The Ravens are going to struggle for field position if they aren’t able to win the turnover battle. Seattle has done an admirable job of not turning the football over, but the Ravens have to punch, strip or rip the football out when they touch a ball carrier.

Eliminate third down penalties:

The Baltimore Ravens carry a 5-0 record when Brad Allen’s referee crew takes the field, which is good news considering the trend of refereeing mishaps. Baltimore must get off the field when they can as a defense and must eliminate questionable penalties on 3rd down keeping the Seattle offense on the field. The Seahawks will eat the Ravens alive when given second and third chances.

Baltimore must stay more focused when it comes to crucial penalties that allows the Seahawks to stay in the game as seen on Monday night.
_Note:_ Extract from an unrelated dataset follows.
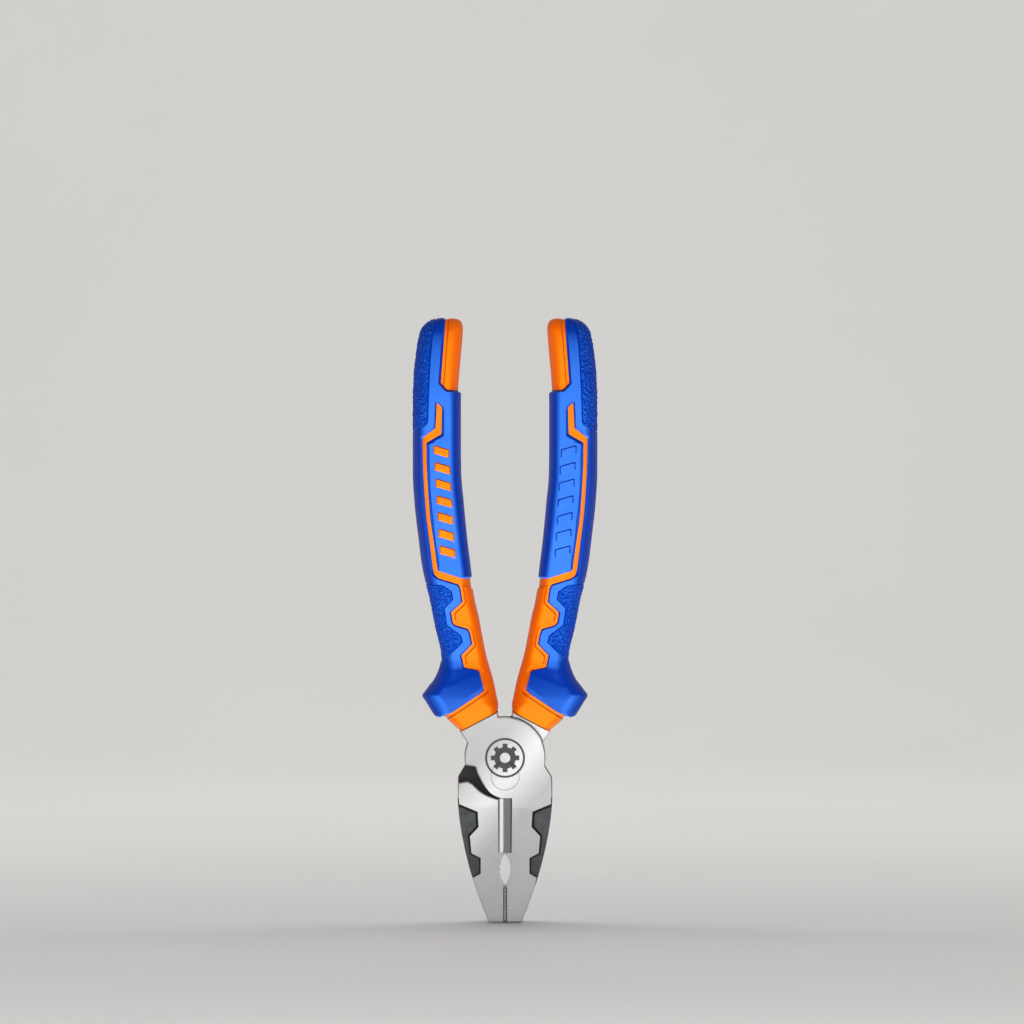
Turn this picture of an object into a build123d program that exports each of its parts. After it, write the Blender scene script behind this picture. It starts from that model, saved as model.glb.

Baltimore has made bonehead errors, like 12 men on the field, on countless occasions and this must stop. If you are able to stop an offense like Seattle, then you must get off the field when you can.

It's a shame that this topic even comes up, but in today’s NFL the referees are playing a large part in the outcomes of the games. Brad Allen, please let the players play!

Develop power run offense early:

Seattle made a disruptive trade early in the season to acquire Jadeveon Clowney. This is someone who can lock down an entire side of the field from the line to the sideline. Baltimore’s offense must gash the Seahawks defense in the middle of the field. It will be extremely tough to run RPO’s against a defensive front of this caliber. I’m not saying that the offense shouldn’t be allowed to throw in an RPO or ten, but they must keep the outside linebackers guessing and confused.

Clowney’s athleticism is able to match Lamar Jackson’s without a question. Baltimore must find ways to create holes in the middle of the Seahawks defensive line in order to create a play action and gain first downs when necessary. Mark Ingram will get a heavy dose of carries along with Gus Edwards. Edwards has been quietly playing phenomenally when given the opportunity, especially in short yardage situations.

Baltimore’s offense needs to generate a consistent run game, whether it’s on the back of Mark Ingram and Gus Edwards or Lamar Jackson. Look for a heavy control of the game clock through the running game.

Nick Boyle must prevent Clowney and company:

Nick Boyle will need to bring his “A” run blocking game against Clowney. Look for Boyle to be used in motion to create a headache along the Seahawks defensive front. All of the tight ends will be relied upon, but this is Nick Boyle’s dream matchup and how he makes a living in the National Football League. Refer to my article about Nick Boyle being a player to watch this week in Seattle. For the Ravens to be successful against the Seahawks, they must be able to run the ball effectively and control the clock. This starts with the blockers up front and Boyle is a large part of this group.

Boyle will be a quiet factor in the game. I’m still looking for Boyle to receive his first touchdown catch and I do believe this happens in Seattle.